On Friday afternoons, I try to stop by Şütte – my favorite, local delicatessen in Nişantaşı  Inside this small shop, you will find many local and imported cheeses and cured meats, Turkish olives and meze, as well as a variety of American and European specialty items such as maple syrup, marshmallows, candies, cereals, Cajun spices, dry goods, etc. 

The Turkish satıcılar at Şütte recognize me by now. I imagine them saying to each other, “Oh, here comes that silly American girl again that is obsessed with the Italyan domuz.”

Pork is difficult to locate here. So, yes, I will be that crazy American girl that shops at your store every Friday.

I smile at one of the satıcı.Merhaba,” I said and point to two of the different cured salamis aka Italyan dolmuz.

Yuz gram ve yuz gram,” (100 grams and 100 grams) I said and motioned “approximately” with my hands.

The satıcı thinly sliced the salami while I admired the cheese selection.
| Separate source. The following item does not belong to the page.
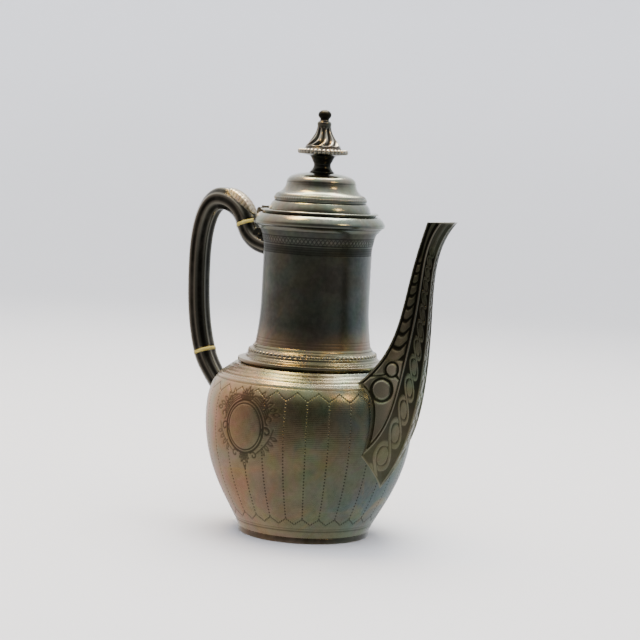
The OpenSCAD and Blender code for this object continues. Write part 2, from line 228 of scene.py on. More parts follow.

This week, I also purchased a wedge of French Brie and 100 grams of Dutch Gouda.

After I’ve procured my Italian meats, I turn right and head to another favorite foodie stop – Bahar Pastanesi. The pastry shop’s windows are filled with scrumptious looking pastries such as chocolate-dipped chestnuts, colorful macaroons, chocolate bonbons and elegantly decorated cakes.

Even though I’ve sampled several of Bahar’s delicious pastries, I’m after one particular item on Fridays. This shop makes some of the most thin, crispy crackers I have found in the city. The freshly-baked crackers are flavored with Parmesan cheese, toasted sesame seeds, fennel seeds or Turkish red pepper.

With my Italyan domuz, assorted cheeses and crackers in hand, I stroll back to our apartment down the hill in Nişantaşı. At home, I sliced some of the cheeses and arranged them with the salami and crackers on a small platter and wooden cutting board. 
This week, I also cut into a spicy Bulgarian pork-beef sausage that my friend had given to me the previous week.
This Bulgarian cured sausage tasted almost like a Spanish chorizo sausage.
I poured myself a glass of Turkish Kocabağ beyaz sec sarap (dry white wine), wrapped myself in a warm blanket on the couch and waited to hear the sound of ice being shaken by my husband.

Afiyet Olsun!

Locations:
Şütte
Teşvikiye Cad. No:9, Nişantaşı

Bahar Pastanesi
Harbiye Mah. ATİYE Sokak No: 3/A, Nişantaşı

Jason’s Very Dry Martini
Ingredients:
Martini Extra Dry Vermouth
Bombay Sapphire Dry Gin or Hendrick’s Gin
Ice cubes
Assorted Turkish olives

1. Place ice cubes in a metal martini shaker.
2. For a single martini, use approximately 1 teaspoon or splash of vermouth and enough gin to fill the selected martini glass. Add to the shaker.
3. Vigorously shake the ingredients for 20 seconds.
4. Let the mixture rest for a minute while preparing the olives on a skewer.
5. Place the olive skewer in a chilled martini glass first and then pour the liquors over the olives. This step helps “infuse” a bit more of an olive flavor in the martini.
6. Lastly, be sure to clink glasses together with your wife. Sit down, relax and enjoy!

Tagged: , , ,

2 comments:

bienal said...

Hey I keep watching you,

And it is so nice to see your adventures.

Can you give me a clue how to prepare a dry gin martini? What are the proportions? :) I have martinis at home (purchased them from Italia) and tried them without mixing it with something. Aftrer that I never touched them. Didn't like them as they are.

And for Turkish language learning thing; dolmuz should be domuz by the way :)

Best.

Joy said...

Hi Bienal,

A very belated reply...I don't understand why I missed the comments. =( And yes, I definitely know by know that pork should be domuz. Oops! Thanks for the correction.

I do not like gin martinis at all! Def. an acquired taste I believe. Did you ever make them again? I like my girlie martinis which is made with fruit juice (nar veya karsik kirmiz suyu) and vodka.